I thought to myself, "Threw a rock at your windshield? I really didn't do it. I'm innocent. Hallelujah, I'm free." "No, sir, that definitely was not me," I replied, confused, relieved and embarrassed for having come from a background that gave me the instincts to run from policemen. 

"This isn't the guy," he said into his walkie-talkie after getting a better look at me. "He was wearing a blue shirt."

With that he left. I remembered that famous shot from the movie "Shawshank Redemption" where Tim Robbins has escaped after 20 years of unwarranted incarceration and stands in the rain with his arms out. I took a moment to savor the freedom that I was, just a minute before, on the verge of losing. And when the moment passed, I was left with disappointment and anger at the fact that someone had thrown a rock at a police officer's car.

So now I feel the need to say this: the more acts of stupidity that are committed to piss off our lenient, forgiving and diligent police force, the worse the already suffering Amherst social scene will be. Last year is a testament to this fact. So boys and girls, if we want to have good clean-cut fun on the weekends, which we all do, then please let's refrain from knocking statues over, stealing police cars and driving them into trees, and, most recently, throwing rocks at police car windshields. I know it's a lot to ask, but I think with just a little self control we can do it! The next time I get chased by the police, I want it to be for something a lot cooler than throwing a rock at a windshield.

Jeremy Collins '05E

Revolutionize room lighting

The lighting in Amherst dormitories is generally awful. The only exceptions that I can think of are the mods or Appleton, but that's at least in part because the rooms are so small. In the older dorms-Moore, Morrow and Pratt, for example-the room lights seem to be there more to provide for a gloomy atmosphere than to serve any useful purpose. A typical Moore room has two dim lamps hanging from the 20-foot ceiling, pointing vaguely towards the opposite wall. The best thing we can say about the light is that it's yellow. It's neither bright enough to let you read nor dim enough to let you sleep. It heats up the room and it casts far too many shadows. Basically, those overhead lights are a waste of a lot of electricity.
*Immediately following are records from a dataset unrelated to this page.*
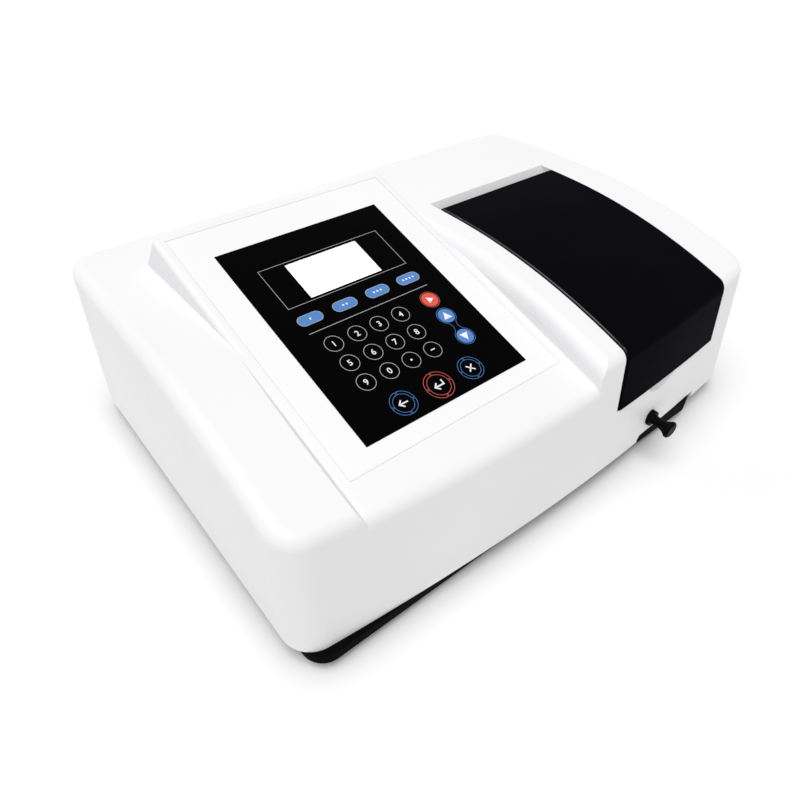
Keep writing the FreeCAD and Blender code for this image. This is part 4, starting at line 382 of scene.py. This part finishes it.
# Thin white lines: frame round the display, divider and the digit keys' rings
lines = bmesh.new()
add_line(lines, [(across(0.1345), down(0.143)), (across(0.869), down(0.143)),
                 (across(0.869), down(0.3605)), (across(0.1345), down(0.3605))],
         RIM_LINE, LOW, HIGH, closed=True)
finish_piece("display_frame_line", lines, print_grey)
divider = bmesh.new()
add_line(divider, [(across(0.1355), down(0.499)), (across(0.872), down(0.499))], DIVIDER_LINE, LOW,
         HIGH)
finish_piece("divider_line", divider, print_grey)
rings = bmesh.new()
for row in DIGIT_ROWS:
    for column in DIGIT_COLUMNS:
        add_line(rings, circle(across(column), down(row), DIGIT_RADIUS), RING_LINE, LOW, HIGH,
                 closed=True)
finish_piece("digit_key_rings", rings, print_grey)

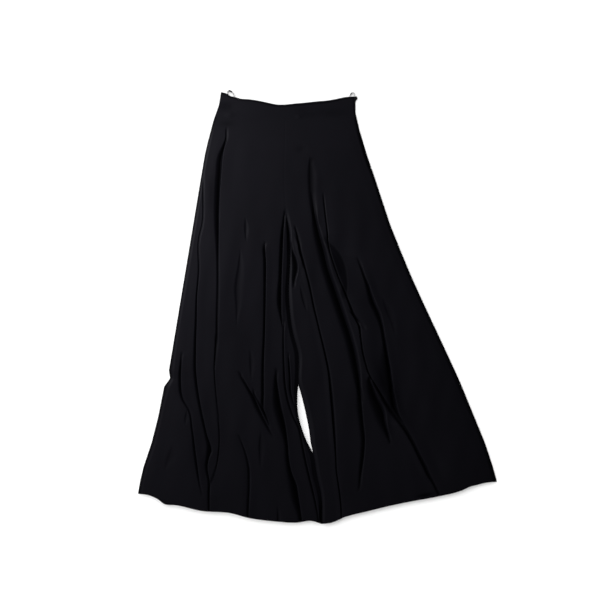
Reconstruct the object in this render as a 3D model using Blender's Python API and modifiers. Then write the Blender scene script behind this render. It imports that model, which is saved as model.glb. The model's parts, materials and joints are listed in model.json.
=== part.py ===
"""Palazzo pants lying flat on their back panels, with the legs spread.

Four leg panels and a waistband in two parts are walls of cloth. The front panels carry the
long soft folds. A closed concealed zip runs down the wearer's left side seam, and two ribbon
hanger loops stand out over the waist.

A place on the cloth is (across, drop) in millimetres: across runs from the centre front seam,
positive towards the wearer's left, and drop runs down from the level of the waist corners.
"Right" and "left" in names are the wearer's.
"""
from collections import namedtuple

import bpy
import numpy as np

MM = 0.001

# Cloth walls and the clearance between pieces, in millimetres
LEG_WALL = 1.2
BAND_WALL = 1.6
GAP = 0.3
RIBBON_WALL = 0.8
RIBBON_WIDTH = 4.0
RIBBON_LIFT = 0.4
RIBBON_SEAT = 0.5

# The closed zip down the left side seam
ZIP_RADIUS = 1.2
ZIP_LIFT = 0.1
ZIP_TOP = -1.0
ZIP_END = 176.0
ZIP_CLEAR = 4.0
ZIP_SEAT = 0.45

# Grid of each leg panel
FRONT_COLUMNS = 36
BACK_COLUMNS = 8
BAND_COLUMNS = 26
BAND_ROWS = 3

# Folds die out towards the waist seam and the panel's own edges
FOLD_EDGE_REACH = 14.0
FOLD_SEAM_REACH = 60.0
LAP_FACE = 9.0

# Side seams: where each one lies at a given drop
Side = namedtuple("Side", "drop right left")
SIDE_SEAMS = (
    Side(-10, -160, 176),
    Side(20, -165, 176),
    Side(40, -172, 176),
    Side(57, -178, 180),
    Side(83, -185, 186),
    Side(113, -193, 195),
    Side(143, -200, 204),
    Side(173, -205, 214),
    Side(190, -208, 220),
    Side(263, -220, 244),
    Side(323, -230, 264),
    Side(383, -240, 288),
    Side(443, -250, 313),
    Side(503, -260, 340),
    Side(563, -270, 368),
    Side(623, -280, 396),
    Side(683, -290, 424),
    Side(703, -287, 433),
    Side(724, -302, 442),
    Side(800, -317, 473),
    Side(863, -333, 499),
    Side(923, -353, 519),
    Side(960, -362, 529),
    Side(990, -367, 531),
)

# Centre seam down to the crotch, then the inner edge of each leg
Inner = namedtuple("Inner", "drop right left")
INNER_EDGES = (
    Inner(57, 0, 0),
    Inner(287, 3, 3),
    Inner(320, 8, 8),
    Inner(398, 11, 11),
    Inner(502, 8, 8),
    Inner(590, 18, 18),
    Inner(642, 32, 32),
    Inner(718, 33, 33),
    Inner(742, 31, 40),
    Inner(787, 32, 51),
    Inner(832, 43, 60),
    Inner(862, 55, 64),
    Inner(892, 70, 70),
    Inner(947, 79, 79),
    Inner(987, 88, 88),
    Inner(1065, 91, 91),
)

# Hems, by the share of the leg's width from its side seam: how far down each one reaches
Hem = namedtuple("Hem", "share right left")
HEMS = (
    Hem(0.00, 990, 960),
    Hem(0.05, 993, 962),
    Hem(0.11, 1005, 968),
    Hem(0.14, 1015, 971),
    Hem(0.20, 1018, 982),
    Hem(0.35, 1033, 998),
    Hem(0.50, 1038, 1010),
    Hem(0.60, 1050, 1019),
    Hem(0.75, 1059, 1035),
    Hem(0.86, 1062, 1047),
    Hem(0.95, 1058, 1063),
    Hem(1.00, 1065, 1065),
)

# Waist seam, by the same share: it sags towards the centre front
Seam = namedtuple("Seam", "share right left")
WAIST_SEAM = (
    Seam(0.0, 51, 51),
    Seam(1.0, 58, 58),
)

# Rows of the leg panels, as shares of the way from the waist seam to the hem
ROW_SHARES = (
    0.0, 0.035, 0.07, 0.105, 0.14, 0.148, 0.19, 0.25, 0.31, 0.37, 0.43, 0.49,
    0.55, 0.61, 0.67, 0.695, 0.715, 0.76, 0.82, 0.88, 0.94, 1.0,
)

# Upper edge of the waistband: the back half stands a little above the front half
Waist = namedtuple("Waist", "across back front")
WAIST_EDGE = (
    Waist(-160, -9, -7),
    Waist(-142, -5, -4),
    Waist(-130, 2, 3),
    Waist(-112, 6, 7),
    Waist(-88, 6, 8),
    Waist(-67, 9, 11),
    Waist(-47, 13, 16),
    Waist(-17, 19, 22),
    Waist(32, 16, 20),
    Waist(82, 11, 15),
    Waist(112, 8, 12),
    Waist(132, 4, 7),
    Waist(152, 0, 3),
    Waist(173, -1, 1),
)

# Laps and folds of the front panels. The line runs through four places, evenly spaced from
# start to end. Cloth on the "over" side (+1 wearer's left, -1 wearer's right) lies on top,
# stands height above the rest at the line and falls back to it within reach.
Fold = namedtuple("Fold", "leg start end a b c d over height reach")
FOLDS = (
    Fold("right", 78, 965, -147, -171, -171, -184, 1, 7, 34),
    Fold("right", 200, 1010, -205, -217, -222, -189, 1, 7, 30),
    Fold("right", 640, 972, -251, -247, -232, -213, 1, 7, 34),
    Fold("right", 302, 590, -98, -108, -120, -121, 1, 3, 40),
    Fold("right", 360, 805, -55, -50, -52, -46, 1, 6, 24),
    Fold("right", 702, 845, -112, -85, -62, -33, 1, 6, 26),
    Fold("right", 855, 1040, -112, -94, -90, -92, 1, 5, 40),
    Fold("right", 690, 1045, -24, -12, 8, 36, 1, 9, 26),
    Fold("left", 160, 980, 58, 98, 158, 188, 1, 4, 22),
    Fold("left", 250, 990, 98, 168, 238, 379, -1, 12, 42),
    Fold("left", 300, 1046, 26, 68, 116, 140, -1, 6, 26),
    Fold("left", 442, 765, 193, 222, 252, 277, 1, 5, 34),
)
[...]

This is not just about Moore or Amherst: it applies, to a greater or lesser degree, to all incandescent lamps. They do not all have all of the faults, to be fair: 100-watt bulbs are hot but not lurid; 20-watt bulbs are downright macabre but fairly long-lasting; frosted bulbs waste electricity but have less unpleasant shadows and so on. But each fault can only be avoided by incurring another, and the greatest fault of the light bulbs-their wastefulness of electricity-is impossible to get around. So why do we still use the things?

It's not because of a lack of alternatives. Fluorescent tubes, which have been around for a while, are more efficient, cheaper and brighter. For these reasons, they are used almost exclusively in offices, classrooms, hallways and all other essentially impersonal settings. In less prosperous countries they are also the standard form of middle-class lighting. However, virtually no American household uses tubes. The aversion to tubes is irrational of course, but it seems to be both intense and persistent. It is not a passing sentimental hang-up, nor is it mere conservatism, because tubes are not unfamiliar. It is uncommon for inventions of this importance to be ignored for so long-so uncommon, indeed, that we must blame the tube for it. Fluorescent tubes differ from all previous forms of lighting in two ways-first, they are not spherical sources and second, they are a different color. The first makes it impossible to arrange tubes in chandeliers and other pretty patterns; the second supposedly makes it impossible for people to look pretty in their light.

Since most light bulbs-in the dorms at least-are not arranged in pretty patterns, I suspect that the second problem is the weightier one. In the relevant jargon, yellowish light is "warm" and bluish light is "cold" and people supposedly look better in warm light than in cold light. In fact, however, the vast majority of people do not. Barring another revolution in the technology of lighting, we should rediscover the fluorescent lamp and adopt it for all dorm rooms.